Mosaïque plutôt que l’uniformité monochrome
 Si cette opération de l’armée arabe syrienne réussissait définitivement, un foyer de tension entre Syriens et Turcs se résorberait. L’avenir des Kurdes habitant la région devra reposer sur une solution politique de type fédéraliste comme pourrait l’être la solution ébauchée en Irak. Les Kurdes de Syrie sont loin d’être homogènes et présentent une grande diversité. Certains y résident de longue date, ce sont les groupes sédentaires Hassenan et Miran qui ont toujours été le moins sensibles au sentiment sécessionniste, comme les tribus nomades des Milli, Dakkourié et des Heverkan. D’autres sont de nouveaux venus installés par vagues successives et provenant de la Turquie ou de l’Irak, leur arrivée fut facilitée par la France puis plus tard par un Hafez Assad soucieux de se prémunir d’une alliance contre ses deux voisins. Si tous parlent le kurmanji, dialecte le plus répandu (70% des Kurdes), certains l’écrivent avec l’alphabet latin, d’autres avec l’arabo-persan. Si la majorité des deux millions de Kurdes syriens sont musulmans sunnites, il en est des minoritaires chrétiens, shiites et yézédis. 
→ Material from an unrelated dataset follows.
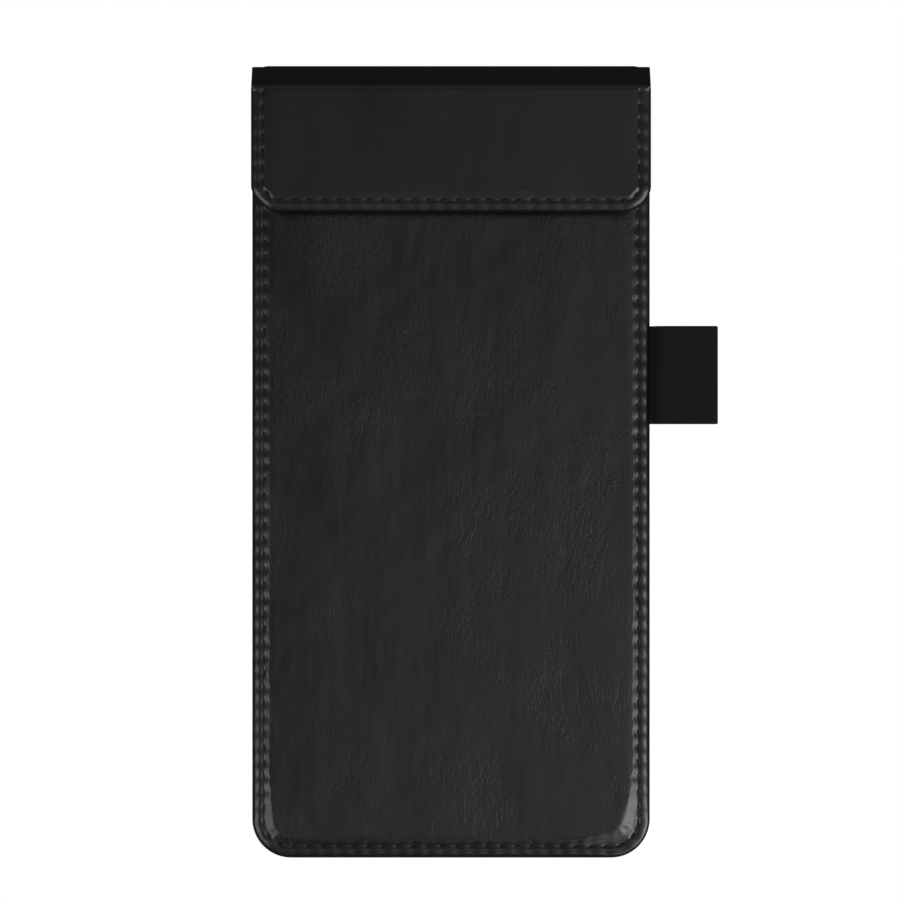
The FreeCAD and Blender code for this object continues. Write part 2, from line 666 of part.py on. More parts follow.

Le gouvernement de Damas saura-t-il faire preuve d’originalité constitutionnelle et admettre comme l’a fait la Bolivie être un Etat de plusieurs peuples ?
De toute évidence, cette séquence historique souligne de nouveau que les affaires du monde échappent de plus en plus à l’hégémonie occidentale. Elle a sûrement été préparée de longue date.
Le rôle que se prépare à jouer la diplomatie française consiste à assurer le ménage dans les rangs des djihadistes mercenaires avérés de la coalition étasunienne, une basse besogne de nettoyage en somme.